The week since Uvalde has gotten to me like few others. The fourth-grade children with brown skin, black hair, dark eyes, and Hispanic surnames remind me so very much of my classmates when I was in the fourth grade in the township of Lytle, only 65 miles from Uvalde. They were my friends, my classmates, my teammates, my fellow band players, my fellow cast members in one act plays, my debate partners and fellow student council officers. It has taken over fifty years and now Uvalde to make me fully aware of my deep love for my classmates who helped me through childhood and adolescence, who impacted my world view for the better, who were my loyal friends even though I was white and privileged and entitled and protestant and arrogant. God forgive me for not fully celebrating that love and kinship until just this moment. I still keep up with some of these lifelong friends on social media, and I now have a new desire to reconnect and express to them how much I love them, appreciate them, and remember them as children with utter joy and delight.

And the gunman? Eighteen years old was he … YouthCUE age. Younger than the majority of the CUE Choral Ambassadors we are taking to Ireland this month and born the same exact year as the class of 2022 now aging out of our high school programs.
What do you think? Could YouthCUE and a strong local student choir have done anything to keep this young man from becoming a mass murderer? What if we had started him out as a sixth grader singing tenor or alto and helped him develop into a healthy teenager with real hopes, dreams, and aspirations? Sure, this young man needed enormous, blockbusting psychotherapy and mental intervention over the past several years. But what if we had begun with him as a sixth or seventh grader. Would that have made any difference?

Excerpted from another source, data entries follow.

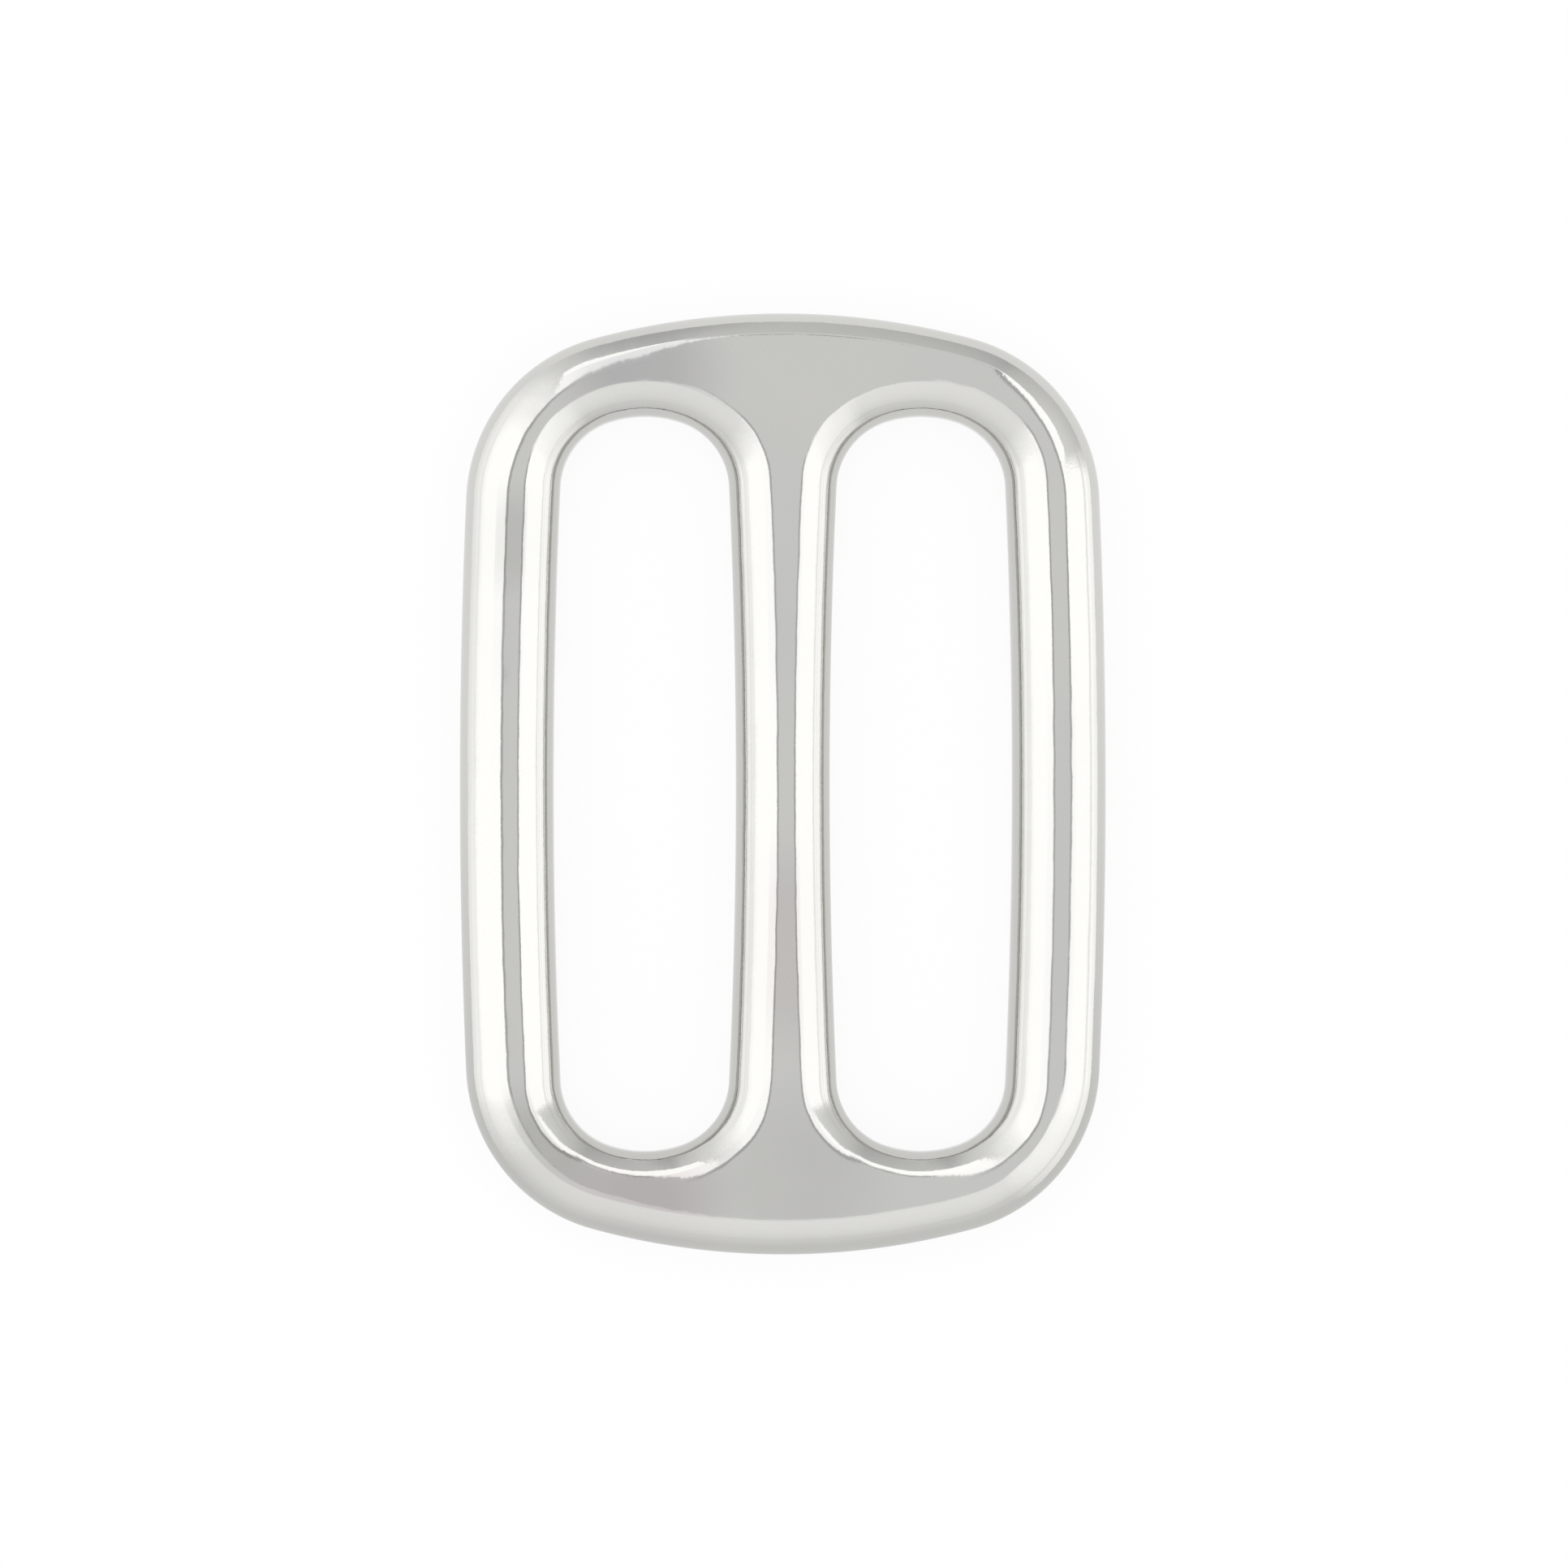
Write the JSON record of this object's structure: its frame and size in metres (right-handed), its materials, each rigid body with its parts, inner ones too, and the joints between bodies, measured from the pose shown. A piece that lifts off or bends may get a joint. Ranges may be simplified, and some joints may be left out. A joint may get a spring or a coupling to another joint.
{
  "type": "strap slider",
  "caption": "Oblong strap slider with a long slot each side of a centre bar, its polished front rolled over at every edge and its back flat.",
  "frame": {"origin": "middle of the flat back face, on the centre bar", "axes": "+Z out of the rounded front, +Y along the slots and so across the strap's width, +X from the left slot to the right slot, along the strap"},
  "size_m": [0.0238, 0.0346, 0.0028],
  "materials": {
    "nickel_plate": "bright nickel plate over a polished zinc alloy casting"
  },
  "bodies": {
    "root": {"slider_frame": "nickel_plate"}
  },
  "joints": []
}
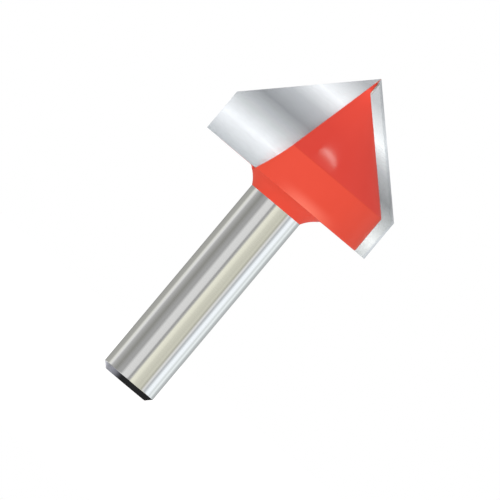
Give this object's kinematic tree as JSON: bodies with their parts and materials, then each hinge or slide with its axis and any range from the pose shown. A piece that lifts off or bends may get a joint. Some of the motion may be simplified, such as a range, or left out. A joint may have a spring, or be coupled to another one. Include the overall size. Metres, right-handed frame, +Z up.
{
  "type": "v groove router bit",
  "caption": "V groove router bit: a round shank, a turned steel head with milled flutes, and brazed carbide tips that meet in a right-angled point.",
  "frame": {"origin": "centre of the shank's end face, which the bit stands on", "axes": "+Z up the axis to the point; the tips' faces lie along the XZ plane, and the tip at -X faces -Y"},
  "size_m": [0.0418, 0.0372, 0.0813],
  "materials": {
    "coated_steel": "smooth red coating on the head, bare ground steel on the shank",
    "carbide": "finely ground carbide"
  },
  "bodies": {
    "root": {"steel_body": "coated_steel", "carbide_tip_1": "carbide", "carbide_tip_2": "carbide"}
  },
  "joints": []
}
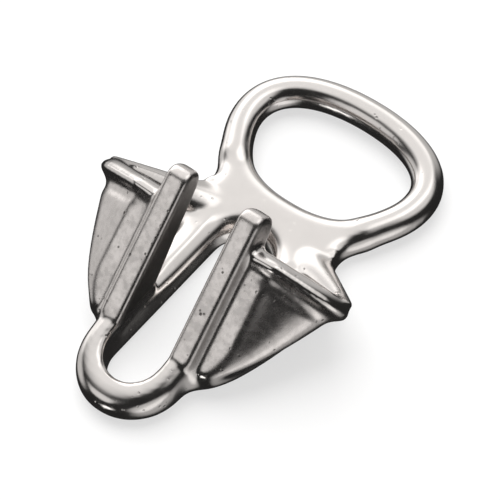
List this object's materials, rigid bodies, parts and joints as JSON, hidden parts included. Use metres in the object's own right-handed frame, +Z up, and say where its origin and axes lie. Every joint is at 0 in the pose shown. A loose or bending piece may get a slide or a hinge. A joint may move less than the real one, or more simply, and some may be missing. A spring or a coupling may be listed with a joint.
{
  "type": "chain gripper",
  "caption": "Cast steel claw for an anchor chain: rope eye, flat neck and a slotted fork with two bell-shaped pockets that hold a link.",
  "frame": {"origin": "in the plane of the flat back, below the middle of the outline", "axes": "+Z up out of the flat back, +Y from the nose of the fork to the rope eye, X across"},
  "size_m": [0.079, 0.117, 0.0386],
  "materials": {
    "polished_steel": "tumbled and polished cast stainless steel, near mirror",
    "satin_steel": "satin cast stainless steel with fine pits"
  },
  "bodies": {
    "root": {"eye_bow": "polished_steel", "neck_plate": "polished_steel", "nose_bend": "polished_steel", "left_floor": "polished_steel", "right_floor": "polished_steel", "left_rail": "satin_steel", "right_rail": "satin_steel", "left_hood": "satin_steel", "right_hood": "satin_steel", "left_shoulder": "polished_steel", "right_shoulder": "polished_steel"}
  },
  "joints": []
}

You and I know full well the likely answers to those questions. The very things this young man was missing are the gifts we as directors are committed to providing: love, hope, community, faith, friendships, acceptance, peer fun and memorable experiences, hugs of affection, fist bumps, high fives, music fully as beautiful as other components of God’s glorious creation, a dream for a good life, a way serving his community rather than destroying it.

YouthCUE colleagues, our work has arguably never been more difficult than it is right now. I can also say with full confidence that it has never been more crucial than it is in this hour.

God be with us as we continue to offer life-transforming contributions to the students we are privileged to serve … and that’s all of them! Let us lean on one another and become newly committed to doing everything we can for today’s students. This work is so very, very important.